TheoryMy very first idea was only using a cable. But during the process of writing this document, I discovered that that most likely was impossible because of two problems:
- The distance between two bits varies from three to four uSec. This is also the time the data on port A is valid. In this time the PC has to detect that the data is valid and to read it then. But there is no guarantee that this is the valid byte. So I needed to latch the data like the 6522 does. A 74ALS574 latches 8 bits whenever a positive edge occurs on its clock input. The "byte ready" signal is a negative edge so we need to invert this first.
- Then I found out that SYNC-characters don't generate a "Byte ready" signal. As long as there are 10 ones in a row, UC3 won't count as it is constantly in a pre-load state. At this moment I only have a software solution.
The changes I propose have no influence on the normal functioning of the 1541.
Realization (partly theory for the moment!)First we need an inverter. We could add another IC but studying the schematic of the 1540 reveals that UC7, a 74LS02 NOR, has a free gate: #1, pin 1, 2 and 3. Disconnect pin 1 and 2 from ground and we have our inverter.
The 1541 (#1540049-02 rev. B) has two free inverter gates: UA1 #4 (44LS14) and UC5 #3 (74LS04). I don't know if the inputs have been connected to GND.
At this moment I cannot tell you if the boards of the 1541C and 1541-II have any free inverter gates. If not, then we have to add a 74LS04 and to use one of its gates.
Whatever inverter gate we use, its input has to be connected to the "Byte ready" signal at pin 40 of 6522#2.
We add the 74ALS574 to the board by piggybacking it on top of 6522#2 by connecting pin 2..9 of the 574 with pin 2..9 of 6522#2. Pin 20 is connected to +5V and pin 1 and 10 are connected to ground. Pin 11 has to be connected to the output of the inverter mentioned above. Pin 12 to 19 are connected to the cable leading to the LPT-port.
The following pins of 6522#2 are connected to the cable as well:
6522 LPT Name Meaning pin name pin ---- ------- --- ---------- --- CA1 BRDY 40 Acknowl. 10 (I) PB7 SYNC 17 Busy 11 (I) PB0 Stp1 10 Select 13 (I) PB1 Stp0 11 Paper out 12 (I)
The softwareWe need software for the C= host as well as for the PC.
The PRG for the C= can be a Basic program which sends a small ML-program to the 1541 and commands the drive to execute it. The ML start the drive motor, positions the head above track 18 and then above track 1, waits for two seconds and then steps to each (half-) track with intervals of a second. When at track 41 (???) it positions the head above track 18 and stops the drive motor.

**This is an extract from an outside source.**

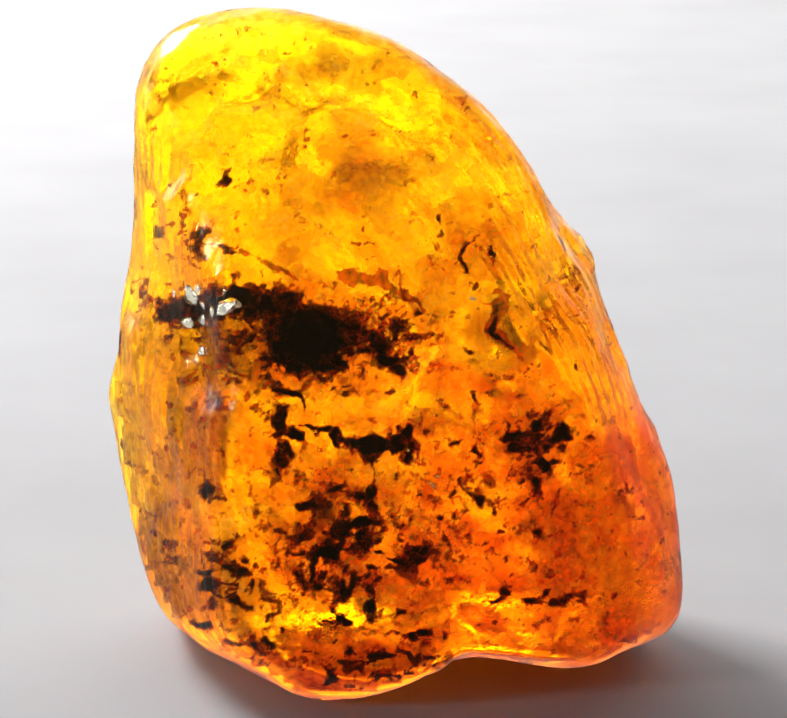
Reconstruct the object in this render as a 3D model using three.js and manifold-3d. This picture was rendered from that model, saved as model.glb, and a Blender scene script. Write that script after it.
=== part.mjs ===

The PC waits until the head starts to move and then stops moving for at least one second. This is the signal for the PC to save the data read at port A into a 16 KB-buffer the moment the "Byte ready" signal occurs.
And now the SW-solution to determine how long the gap with SYNC-chars is. The time between the moment the SYNC signal becomes active and the first "Byte ready" signal is measured. We know the time between two bits so the number of bits can be calculated. We have to subtract the value eight for the last byte and the number of ones the last valid byte was ending with. The resulting number is divided by eight and we have the number of bytes.
Realization (the practice)Unfortunately I haven't good news until so far. I started with a simple BASIC-PRG on my C64 that does nothing else poking values into the memory map of the 1541 using the "M-R"- and "M-W"-command. This way enabled me to start/stop the drivemotor, to change the track and to change the "Density Select". A small ML-PRG did nothing else then monitoring the BREADY line and putting the read value in a 16 KB-array. The problem is that I simply do not recognize the data the PC has read. I know the header of every sector contains five $55 bytes in a row. I simply don't find them :( So what is going wrong ????